Secondly, young Middle East scholars should begin their studies with the works of the much-maligned orientalists, such as H.A.R. Gibb, Gustave von Grunebaum, and Wilfred Cantwell Smith. In so doing, the new generation will be able to build a foundation of sound knowledge before exposing itself to the revisionist histories, the Marxist theorizing, and other currently voguish writings.
Thirdly, scholars who want to have an impact on policy making must write in language understandable to those charged with its formulation. Trendy political science jargon and complicated formulas may impress the academic community but have little utility to policy makers.
Lastly, MESA President Aswad claimed in 1993 that “the agendas of military establishments are not those of free inquiry.” Well, speaking as someone who has spent a lifetime in a military environment and a number of years in academic halls, I submit that the lockstep left-wing ideology prevalent on elite campuses inhibits free inquiry far more than the discipline in the military establishment. For scholars to make their mark in the policy realm, this has to change.

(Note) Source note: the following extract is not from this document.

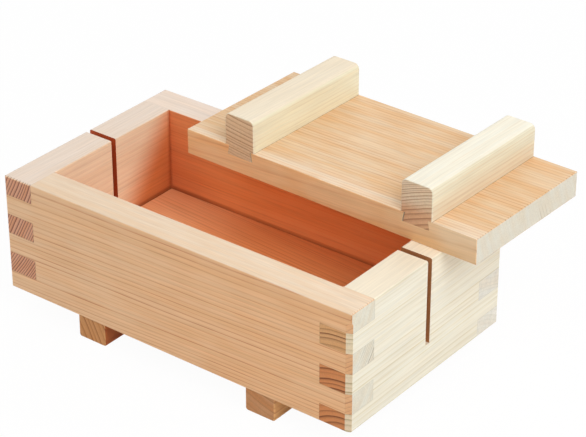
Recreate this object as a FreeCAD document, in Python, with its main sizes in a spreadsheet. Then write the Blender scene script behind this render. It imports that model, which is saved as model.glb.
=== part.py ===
import FreeCAD, Part
import os
import re
import Sketcher

# Wooden box press for sushi rice. A finger-jointed frame stands round a loose bottom board on two
# feet, and a press lid with two handles lies across the frame's rim, turned and pushed to the back
# right. X runs along the box, Y from its front to its back, and Z up from the soles of the feet.
# The origin is on the ground under the middle of everything, lid included.

# Driving sizes, in millimetres and degrees.
sizes = {
    "box_length": 209.7,  # frame, outside, end to end
    "box_width": 119.9,  # frame, outside, front to back
    "box_height": 62.7,  # frame, without the feet
    "wall_thick": 17.3,  # stock of the four walls
    "finger_top": 10.4,  # height of the uppermost finger
    "finger_pitch": 10.7,  # height of each finger below it; the last takes what is left
    "corner_ease": 0.5,  # sanded flat down each upright corner
    "flat_front": 2.9,  # wider flat down the front right corner, measured across the front face
    "flat_side": 1.4,  # and across the right one
    "flat_stop": 3.6,  # rim to the upper end of this flat
    "flat_runout": 2.4,  # height over which it slopes out to the corner
    "rim_round": 0.9,  # outer edge of the rim
    "mouth_round": 0.7,  # inner edge of the rim
    "skirt_round": 0.6,  # outer lower edge of the frame
    "slit_width": 3.2,  # knife slit in each end wall
    "slit_sink": 0.4,  # how far a slit runs below the top of the bottom board
    "board_thick": 17.7,  # bottom board
    "board_play": 1,  # between the board and each wall round it
    "foot_width": 17.4,  # along X
    "foot_height": 12.9,  # ground to the underside of frame and board
    "foot_inset": 43.8,  # end of the box to the side of the foot
    "foot_recess": 1,  # foot's end behind the face of the wall
    "sole_round": 1.5,  # long lower edges of a foot
    "plate_thick": 13.5,  # press plate
    "plate_play": 1,  # between the plate and each wall, once it is in the frame
    "handle_width": 17.7,  # along X
    "handle_height": 17.1,  # above the plate
    "handle_inset": 24.8,  # end of the plate to the side of the handle
    "grip_round": 2.9,  # long upper edges of a handle
    "tail_depth": 5,  # sliding dovetails, under the handles and on the feet
    "tail_shoulder": 2.3,  # side of a handle or foot to the neck of its dovetail
    "tail_flare": 0.9,  # how much wider each side of a dovetail is at its end
    "tail_play": 0.5,  # gap on the side of each dovetail that faces the middle
    "soft_edge": 0.8,  # sanded ends of the feet
    "fine_edge": 0.5,  # sanded edges of the board, the plate and the handles' ends
    "lid_shift_x": 38.2,  # middle of the frame to the middle of the lid, to the right
    "lid_shift_y": 52,  # and to the back
    "lid_yaw": -1.21,  # turn of the lid on the rim, seen from above
}

# Lengths that follow from them, as formulas of the names above.
board_length = "(box_length - 2 * wall_thick - 2 * board_play)"
board_width = "(box_width - 2 * wall_thick - 2 * board_play)"
plate_length = "(box_length - 2 * wall_thick - 2 * plate_play)"
plate_width = "(box_width - 2 * wall_thick - 2 * plate_play)"
foot_middle = "(box_length / 2 - foot_inset - foot_width / 2)"
handle_middle = f"({plate_length} / 2 - handle_inset - handle_width / 2)"
lid_cos = "cos(lid_yaw * 1 deg)"
lid_sin = "abs(sin(lid_yaw * 1 deg))"
lid_reach_x = f"(lid_shift_x + ({plate_length} * {lid_cos} + {plate_width} * {lid_sin}) / 2)"
lid_reach_y = f"(lid_shift_y + ({plate_width} * {lid_cos} + {plate_length} * {lid_sin}) / 2)"
frame_x = f"((box_length / 2 - {lid_reach_x}) / 2)"
frame_y = f"((box_width / 2 - {lid_reach_y}) / 2)"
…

There was a time a few years ago when I tried to obtain funding for my students to attend various Middle East scholarly meetings. I do not do so today. Most of the convocations are not germane to political-military issues. Moreover, the banality of the ideas, the parochialism of the arguments, the personal pretensions of too many of the scholars, and especially their disdain of the soldier-scholar, would likely result in a shutdown of any particular student interest in the Middle East.